The Association for Progressive Communications (APC) expresses its solidarity with civil society in Hungary, who are facing unjustifiable attacks from the government aimed at stigmatising them and undermining their credibility.

We stand with the 80,000 people who marched in Budapest in protest of government policies that seek to intimidate civil society and curtail academic freedom, in particular, targeting Central European University (CEU).

We echo Hungarian NGOs and the joint letter from civil society organisations across Europe in opposing the bill on the “transparency of organisations receiving foreign funds”. As the Council of Europe’s Expert Council on NGO Law concluded earlier this week, the draft law is “largely incompatible with international and European standards and would open the door to further acts of discrimination and/or vilification of civil society.” The Expert Council added that “in terms of democracy, human rights and the rule of law – the core values of the Council of Europe – this Hungarian draft Act is flawed from start to finish.”

The draft law is also incompatible with international human rights norms, specifically the right to freedom of opinion and expression (Article 19 of the International Covenant on Civil and Political Rights), the right to freedom of association (Article 22 of the ICCPR), the right to participate in public affairs (Article 25 of the ICCPR), the right to privacy (Article 17 of the ICCPR), and the right to non-discrimination in relation to freedom of association (Article 26 of the ICCPR).
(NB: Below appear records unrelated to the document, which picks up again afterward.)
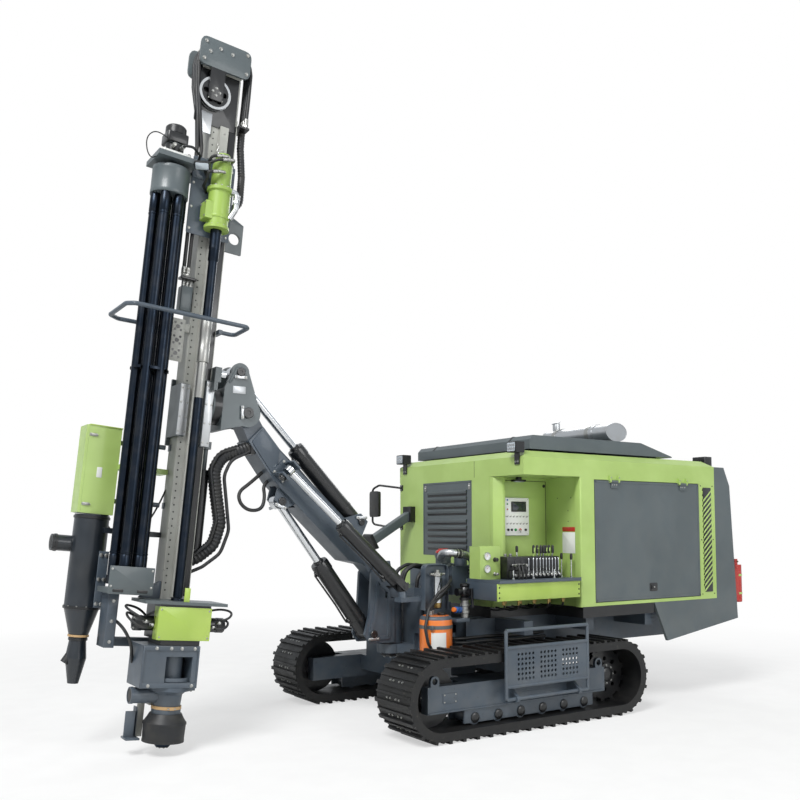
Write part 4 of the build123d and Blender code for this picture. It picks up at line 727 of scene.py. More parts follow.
def fitting(start, end, radius, frame=GROUND):
    """A hose's crimped end: a ferrule with two grooves and a hexagon nut, from start to end."""
    base = put(frame, start)
    along = put(frame, end) - base
    length = np.linalg.norm(along)
    axis = stand(base, along, up=(0.3, 0.5, 0.81))
    grooves = [(1.15, 0.0), (1.25, 0.02), (1.25, 0.25), (1.12, 0.28), (1.12, 0.33), (1.25, 0.36),
        (1.25, 0.58), (0.8, 0.6), (0.8, 0.64)]
    crimp = turned([(radius * r, length * h) for r, h in grooves], axis, 14)
    nut = slab(ring(1.3 * radius, 6), 0.64 * length, length, axis, 0.1 * radius)
    return joined([crimp, nut])


def mast_face(y, facing=1.0):
    """A frame on the mast's left, or right, side at y: its x runs back, or forward, its y up the mast."""
    return stand((0.0, y, 0.0), (0.0, facing, 0.0), outer=MAST)


def mast_line(x, y):
    """A frame up the mast at a place across it."""
    return put(MAST, (x, y, 0.0)), MAST[1]


# Mast head: grey side plates with their bolts, the sheave's bracket and flanges
piece("mast_head_left_plate", brick((-0.2875, 0.1515), (5.4435, 5.6865), (-0.0215, 0.0015), mast_face(0.17),
    0.061, 0.001), GREY, "feed_beam")
piece("mast_head_right_plate", brick((-0.1515, 0.2875), (5.4435, 5.6865), (-0.0265, 0.0015),
    mast_face(-0.125, -1.0), 0.061, 0.001), GREY, "feed_beam")
head_bolts = [(-0.115, 5.655), (0.245, 5.645), (-0.12, 5.49), (0.25, 5.495), (0.015, 5.61),
    (0.12, 5.62), (0.205, 5.57)]
piece("mast_head_bolts", joined([dotted(bolt(0.014), mast_face(0.1715), [(-x, s) for x, s in head_bolts]),
    dotted(bolt(0.014), mast_face(-0.1265, -1.0), head_bolts)]), ZINC, "feed_beam")
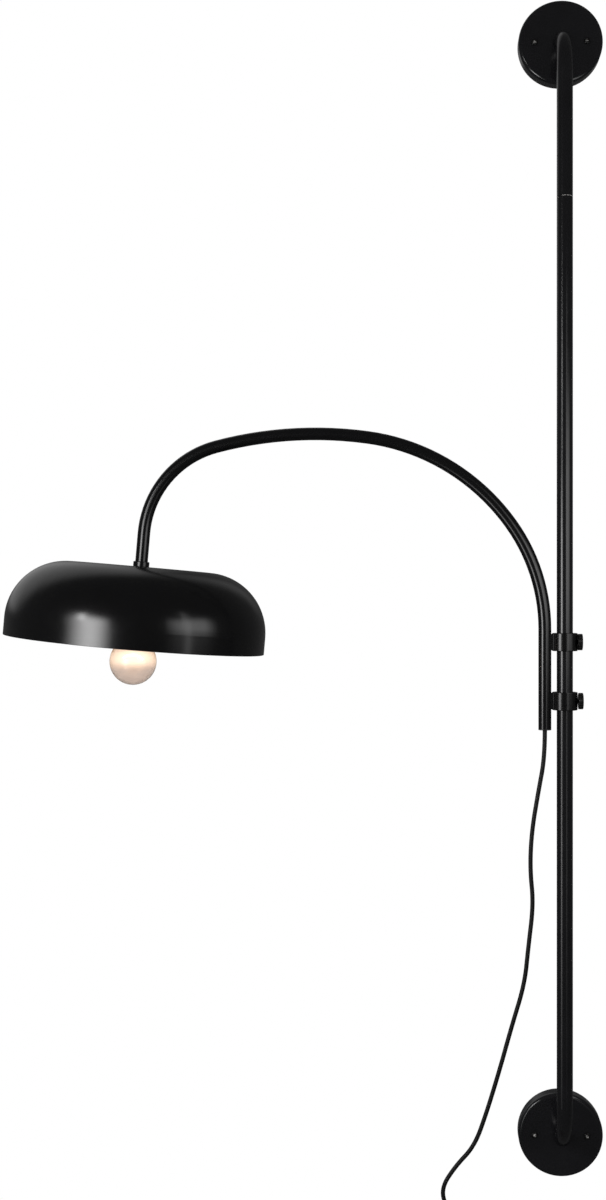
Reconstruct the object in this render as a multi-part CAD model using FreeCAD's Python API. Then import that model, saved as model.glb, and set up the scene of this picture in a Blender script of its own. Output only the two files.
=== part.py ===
"""Plug-in wall light: a tube pole between two canopies, with an arched arm that slides and swings on it.

Millimetres. The wall is the plane Y = 0 and the light stands in front of it, towards -Y. Z is up.
The origin is the middle of the upper wall bracket's back face.
"""

import FreeCAD, Part
import math
import os

V = FreeCAD.Vector
ORIGIN = V(0, 0, 0)
X = V(1, 0, 0)
Y = V(0, 1, 0)
Z = V(0, 0, 1)
FRONT = V(0, -1, 0)

# ---- Driving dimensions ----

# Pole and its elbows
canopy_pitch = 1407.4       # from the upper canopy's centre down to the lower one's
stand_off = 75.0            # wall to pole axis
pole_radius = 10.0
pole_wall = 1.5
elbow_radius = 55.0         # to the tube's axis
seam_drop = 215.0           # from the upper canopy's centre down to the joint in the pole
seam_chamfer = 0.5

# Canopies and what fixes them
canopy_radius = 54.0
canopy_depth = 20.0
canopy_wall = 1.6
canopy_edge = 5.0           # rounding of the front edge
screw_spacing = 66.7        # between the two canopy screws
wall_slot_spacing = 60.0
wall_slot_width = 5.0
wall_slot_length = 16.0

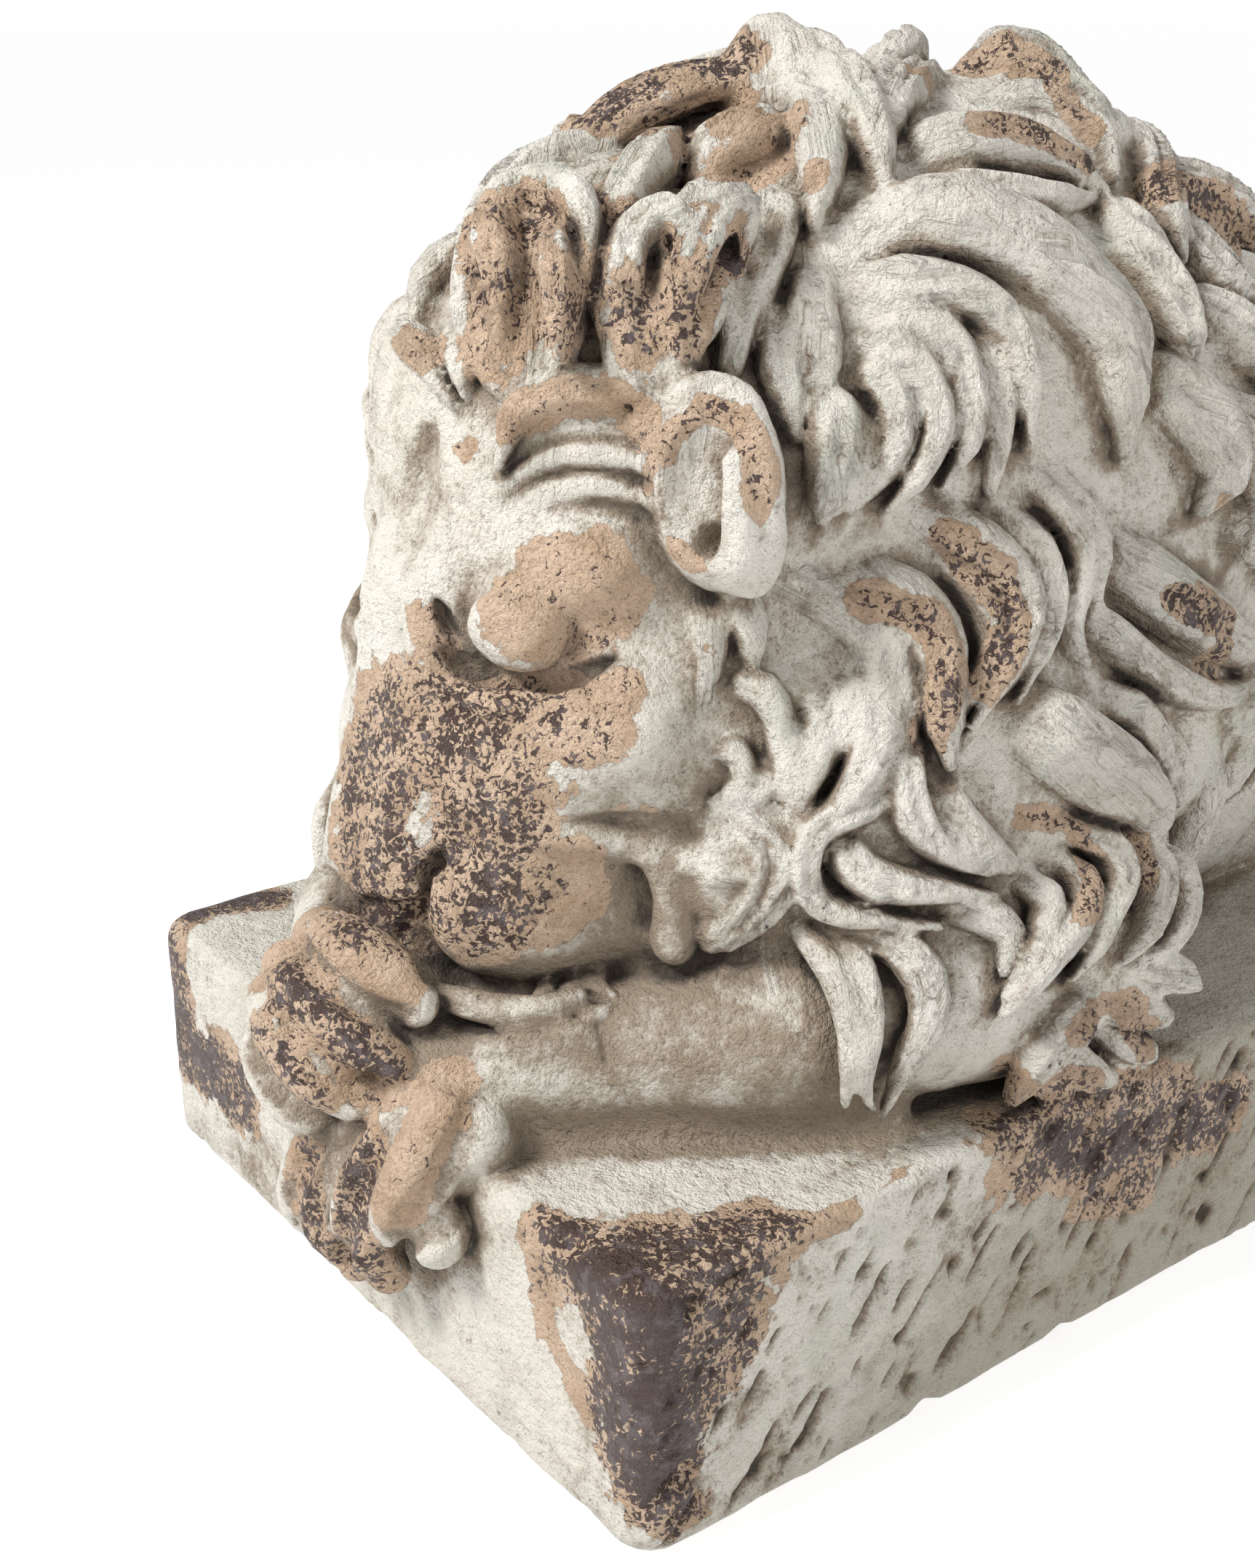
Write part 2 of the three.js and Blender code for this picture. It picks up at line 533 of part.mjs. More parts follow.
// Plinth: a slab with rounded corners and worn edges
function plinthGeometry() {
  const edge = PLINTH_WORN_EDGE;
  const halfWidth = PLINTH_WIDTH / 2 - edge;
  const halfLength = PLINTH_LENGTH / 2 - edge;
  const radius = Math.max(PLINTH_CORNER_RADIUS - edge, 1);
  const outline = new THREE.Shape();
  outline.moveTo(-halfWidth + radius, -halfLength);
  outline.lineTo(halfWidth - radius, -halfLength);
  outline.absarc(halfWidth - radius, -halfLength + radius, radius, -Math.PI / 2, 0);
  outline.lineTo(halfWidth, halfLength - radius);
  outline.absarc(halfWidth - radius, halfLength - radius, radius, 0, Math.PI / 2);
  outline.lineTo(-halfWidth + radius, halfLength);
  outline.absarc(-halfWidth + radius, halfLength - radius, radius, Math.PI / 2, Math.PI);
  outline.lineTo(-halfWidth, -halfLength + radius);
  outline.absarc(-halfWidth + radius, -halfLength + radius, radius, Math.PI, 1.5 * Math.PI);
  const slab = new THREE.ExtrudeGeometry(outline, {
    depth: PLINTH_HEIGHT - 2 * edge,
    bevelEnabled: true,
    bevelThickness: edge,
    bevelSize: edge,
    bevelSegments: 2,
    curveSegments: 3,
  });
  return slab.translate(0, 0, edge);
}

const wasm = await Module();
wasm.setup();

// A geometry as a solid that can be joined, and back again
function solidOf(geometry) {
  const bare = geometry.clone();
  bare.deleteAttribute("normal");
  bare.deleteAttribute("uv");
  const merged = mergeVertices(bare, 1e-4);
  return new wasm.Manifold(
    new wasm.Mesh({
      numProp: 3,
      vertProperties: merged.attributes.position.array,
      triVerts: new Uint32Array(merged.index.array),
    }),
  );
}

function geometryOf(solid) {
  const mesh = solid.getMesh();
  const geometry = new THREE.BufferGeometry()
    .setAttribute("position", new THREE.BufferAttribute(new Float32Array(mesh.vertProperties), 3))
    .setIndex(new THREE.BufferAttribute(new Uint32Array(mesh.triVerts), 1));
  geometry.computeVertexNormals();
  return geometry;
}

const carved = skin(lionForms, CARVING_CELL);
const spareVertices = carved.attributes.position.count - LION_TRIANGLES / 2;
const lion = await new SimplifyModifier().modify(carved, spareVertices);
lion.translate(0, DRAWING_SETBACK, DRAWING_RISE).scale(SCALE, SCALE, SCALE);
lion.translate(0, -PLINTH_LENGTH / 2, PLINTH_HEIGHT);

// The casting is solid: only its outer skin is kept, with no pocket sealed inside
const largest = (solid) => solid.decompose().reduce((most, one) => (one.volume() > most.volume() ? one : most));
const joined = largest(solidOf(plinthGeometry()).add(solidOf(lion)));
const outer = largest(solidOf(geometryOf(joined)));

const castStone = new THREE.MeshStandardMaterial({ color: 0xd8d0c2, roughness: 0.85, metalness: 0 });
const statue = new THREE.Mesh(geometryOf(outer), castStone);
statue.name = "sleeping_lion";

const group = new THREE.Group();
group.add(statue);
export default group;
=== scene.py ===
"""A sleeping lion on a low plinth, cast in stone and painted off-white, the paint flaking off tan and dark brown.

The casting is carved from the same forms as the solid model, at a finer grain: the mane's strands, the lids,
wrinkles, toes and worn edges. Lengths are in millimetres on the lion's working drawing, where x runs to the
lion's left, y back from a line 3 behind the plinth's front edge and z up from a line 5 above the plinth's top.
Places on the lion are read off that drawing, and rounded to whole millimetres.
"""

import math

import bpy
import numpy as np
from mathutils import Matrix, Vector


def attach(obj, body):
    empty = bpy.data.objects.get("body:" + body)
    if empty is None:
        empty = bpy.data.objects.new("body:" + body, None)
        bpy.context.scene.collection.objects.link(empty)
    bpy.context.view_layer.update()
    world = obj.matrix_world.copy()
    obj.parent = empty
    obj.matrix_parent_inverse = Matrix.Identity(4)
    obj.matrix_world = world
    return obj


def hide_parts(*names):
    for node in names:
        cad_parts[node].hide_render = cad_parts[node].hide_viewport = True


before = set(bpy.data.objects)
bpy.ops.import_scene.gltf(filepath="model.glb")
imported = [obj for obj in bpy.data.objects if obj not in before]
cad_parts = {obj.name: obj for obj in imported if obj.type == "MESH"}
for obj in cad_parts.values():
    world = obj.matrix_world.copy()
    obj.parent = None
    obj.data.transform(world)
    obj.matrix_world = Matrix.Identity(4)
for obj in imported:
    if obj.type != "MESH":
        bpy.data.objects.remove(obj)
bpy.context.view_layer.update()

# Sizes of the casting
PLINTH_LENGTH = 910.0
PLINTH_WIDTH = 396.0
PLINTH_HEIGHT = 120.0
PLINTH_CORNER_RADIUS = 18.0
DRAWING_SETBACK = 3.0
DRAWING_RISE = 5.0

PLINTH_EDGE_RADIUS = 9.0
CHIP_SEED = 7
CHIPS = {"top": 26, "bottom": 30, "corner": 12}
GOUGE_DEPTH, GOUGE_LENGTH, GOUGE_SLANT = 3.0, 17.0, 52.0
PIT_DEPTH = 2.2

# The carving's grid, the finished mesh and the photograph's camera
CELL = 2.1
FACES = 190_000
FAR = 1000.0
PIECE = "sleeping_lion_cast"
AZIMUTH, ELEVATION = math.radians(52.818), math.radians(21.558)
FOCAL_PIXELS, PICTURE_HEIGHT, SENSOR = 2700, 2156, 36
CAMERA_PLACE = [645.587, -348.925, 412.65]


# Forms, each a box and a signed distance


def rotation(turn):
    """The matrix of turns in degrees about x, y and z."""
    (cx, cy, cz), (sx, sy, sz) = np.cos(np.radians(turn)), np.sin(np.radians(turn))
    about_x = np.array([[1, 0, 0], [0, cx, -sx], [0, sx, cx]])
    about_y = np.array([[cy, 0, sy], [0, 1, 0], [-sy, 0, cy]])
    about_z = np.array([[cz, -sz, 0], [sz, cz, 0], [0, 0, 1]])
    return about_x @ about_y @ about_z


def keyed(t, keys):
    """A value that passes through evenly spaced keys as t goes from 0 to 1."""
    s = np.clip(t, 0, 1) * (len(keys) - 1)
    i = np.minimum(s.astype(int), len(keys) - 2)
    f = s - i
    keys = np.asarray(keys, float)
    return keys[i] + (keys[i + 1] - keys[i]) * f * f * (3 - 2 * f)


def spline(points, count):
    """count + 1 places along a centripetal Catmull-Rom curve through the points."""
    p = np.asarray(points, float)
    p = np.vstack([2 * p[0] - p[1], p, 2 * p[-1] - p[-2]])
    out = []
    for s in np.linspace(0, len(points) - 1, count + 1):
        i = min(int(s), len(points) - 2)
        f = s - i
        a, b, c, d = p[i : i + 4]
        u, v, w = (max(np.linalg.norm(k) ** 0.5, 1e-3) for k in (b - a, c - b, d - c))
        start = ((b - a) / u - (c - a) / (u + v) + (c - b) / v) * v
        end = ((c - b) / v - (d - b) / (v + w) + (d - c) / w) * v
        out.append(
            b + start * f + (3 * (c - b) - 2 * start - end) * f**2 + (2 * (b - c) + start + end) * f**3
        )
    return np.array(out)


class Form:
    def __init__(self, low, high, distance, blend, cut):
        self.low, self.high, self.distance = np.asarray(low, float), np.asarray(high, float), distance
        self.blend, self.cut = blend, cut


def local(at, turn):
    r = rotation(turn).astype(np.float32)
    at = [np.float32(a) for a in at]

    def convert(x, y, z):
        dx, dy, dz = x - at[0], y - at[1], z - at[2]
        return [r[0, k] * dx + r[1, k] * dy + r[2, k] * dz for k in range(3)]

    return convert


def egg(at, radii, turn=(0, 0, 0), blend=12, cut=False):
    convert = local(at, turn)
    rx, ry, rz = (np.float32(r) for r in radii)
    reach = max(radii)

    def distance(x, y, z):
        u, v, w = convert(x, y, z)
        u, v, w = u / rx, v / ry, w / rz
        near = np.sqrt(u * u + v * v + w * w)
        steep = np.sqrt((u / rx) ** 2 + (v / ry) ** 2 + (w / rz) ** 2)
        return near * (near - 1) / np.maximum(steep, np.float32(1e-6))

    return Form(np.subtract(at, reach), np.add(at, reach), distance, blend, cut)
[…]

“APC extends our support and deep respect to civil society and individual activists in Hungary,” said Pavel Antonov, a CEU alumnus and executive editor at APC member organisation, based in Budapest. “Organisations and individuals in Hungary and elsewhere in the region who were part of the green movement and who stood for gender equality, human rights, media freedom and democracy in the 1990s and early 2000s played a significant role in APC’s history.“ 

“We also want to recognise the positive role that the Open Society network has played in supporting the use of the internet as a means for building more open and inclusive societies – one of APC’s core goals,” Antonov added.

The smear campaign against civil society by the Hungarian government is neither an isolated incident nor a purely domestic matter. It is part of a broader trend visible in many parts of the world of governments undermining the work of NGOs through restrictions on foreign funding and establishing administrative hurdles to make it impossible for NGOs to operate and carry out their work. The undermining and bullying of critical civil society, particularly human rights and environmental organisations, is spreading from Russia, through TurkeyMacedonia, and Bulgaria. Even in the United Kingdom the restrictive Lobbying Act was used recently for the first time to fine Greenpeace for an act of civil disobedience.

Civil society’s role in holding governments and businesses accountable is an essential element of a healthy democratic society, and such attacks must be called out and stopped wherever they occur. We therefore call on the government of Hungary to repeal this draft law on NGOs.

We welcome the European Commission’s announcement on 27 April that it is launching an enforcement action against Budapest over the amendments to Hungary’s Higher Education Law, which specifically target CEU, for violating EU standards. 

We urge the European Parliament to also adopt a resolution urging the Hungarian government to withdraw the bill on NGOs, and to implement legal mechanisms that would hold other governments across the continent for accountable similar undemocratic actions, now and in the future.